O segundo acidente ocorreu na Quarta Colônia. Vicente conta que recebeu o pedido da Paróquia São Roque, pois, estavam em preparativos da Festa do Padroeiro do Município de Faxinal do Soturno, para espalhar os panfletos de propaganda da festa do padroeiro, o qual, foi ofertado o voo como patrocínio, ao sobrevoar a região, na localidade de Sítio dos Mellos, percebi que o avião estava perdendo a força no motor. "Estava presente no voo eu como piloto, e o amigo Amir Trevisan, Cacique, (Em memorium), ele me acompanhava para fins de soltar os panfletos da festa, e tirar fotos das paisagens. E estava tudo certo, até que percebi uma diminuição na rotação, tentei acelerar, e o avião não respondeu, vou precisar pousar rapidamente, em segundos, mapeei a região em que estávamos, e tive rápida decisão de aterrissar o avião com segurança na estrada de acesso a cidade de Ivorá, o qual, não tivemos ferimentos algum, ficamos rindo do acontecido, ainda comentamos, estamos firmes, salvos e fortes, não foi desta vez que partimos desta, Lembro que um dentista que atuava na região chegou e perguntou se já tinham levado os feridos, e eu disse 'não, somos nós dois, estamos inteiros'. O acidente ocorreu em 12 de agosto de 1977 e Vicente conta que não cobrou nada da comunidade para largar os panfletos nas cidades.
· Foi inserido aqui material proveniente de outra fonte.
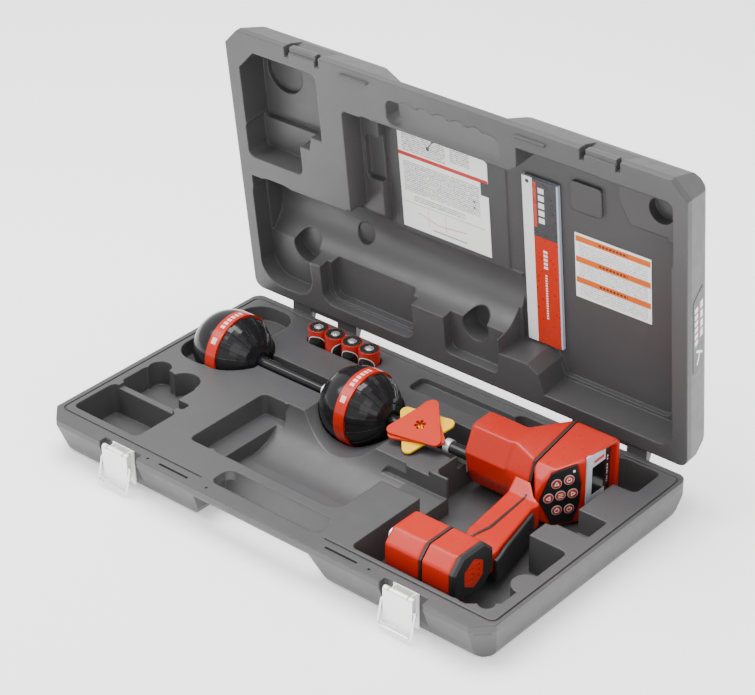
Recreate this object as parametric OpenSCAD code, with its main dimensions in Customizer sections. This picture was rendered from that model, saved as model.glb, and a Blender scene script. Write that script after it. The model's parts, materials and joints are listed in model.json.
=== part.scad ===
// Carry case with a two-ball antenna mast, pistol-grip console, loose cells and flag markers.
// Millimetres. X runs along the case, the handle and latches face -Y, the hinge is at +Y.
// All heights below are measured from the parting plane of the case.

/* [Case] */
// length of the case along X
case_length = 640; // [560:5:720]
// width of the case along Y, without latches
case_width = 360; // [320:5:400]
// depth of the lower half
base_depth = 50; // [48:1:60]
// depth of the upper half
lid_depth = 50; // [48:1:60]
// height of the straight band at the parting plane
band_height = 8; // [6:1:12]
// how far the side walls lean in at the bottom
wall_draft = 14; // [8:1:18]
// how far the lid stands open in degrees
lid_open = 84; // [0:1:96]

/* [Hinges and latches] */
// knuckle radius of the hinge
knuckle_radius = 5.2; // [4.6:0.1:5.4]
// hinge rod radius
hinge_rod_radius = 2; // [1.6:0.1:2.4]
// radius of the latch wire
wire_radius = 1.5; // [1:0.1:1.8]
// width of the latch lever plate
lever_width = 39.5; // [36:0.5:40]
// lean of the hanging latch loop in degrees
bail_lean = 14; // [12:1:18]

/* [Locator] */
// height of the mast axis along Y from the case centre line
mast_y = 62.7; // [60:0.1:66]
// radius of the mast tube
mast_radius = 7; // [6:0.1:7.4]
// radius of both antenna balls
pod_radius = 47; // [44:0.5:47]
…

Mesmo com os sustos, Vicente seguiu fazendo voos. Em 1984, ele encerrou a vida de piloto e fez o último voo para Pelotas. “Foi um período muito feliz, eu sempre quis, e vivi isso. Aprendi muito, conheci pessoas, foi uma época que eu recordo com muito carinho. Não sinto saudades, porque acho que foi o tempo que tinha que ser.”
Adepto da leitura, Vicente se mantém ativo. “Conheço lugares que nunca fui, mas que a leitura me permitiu. Sempre gostei de me informar, de atualizar, saber coisas diferentes. E assim fui norteando a minha trajetória. Tive dificuldades, desafios, mas eu olho para trás e vejo o quanto valeu a pena. Sou muito discreto, busco seguir o meu caminho. Sempre desejando o bem para todos”, finalizou.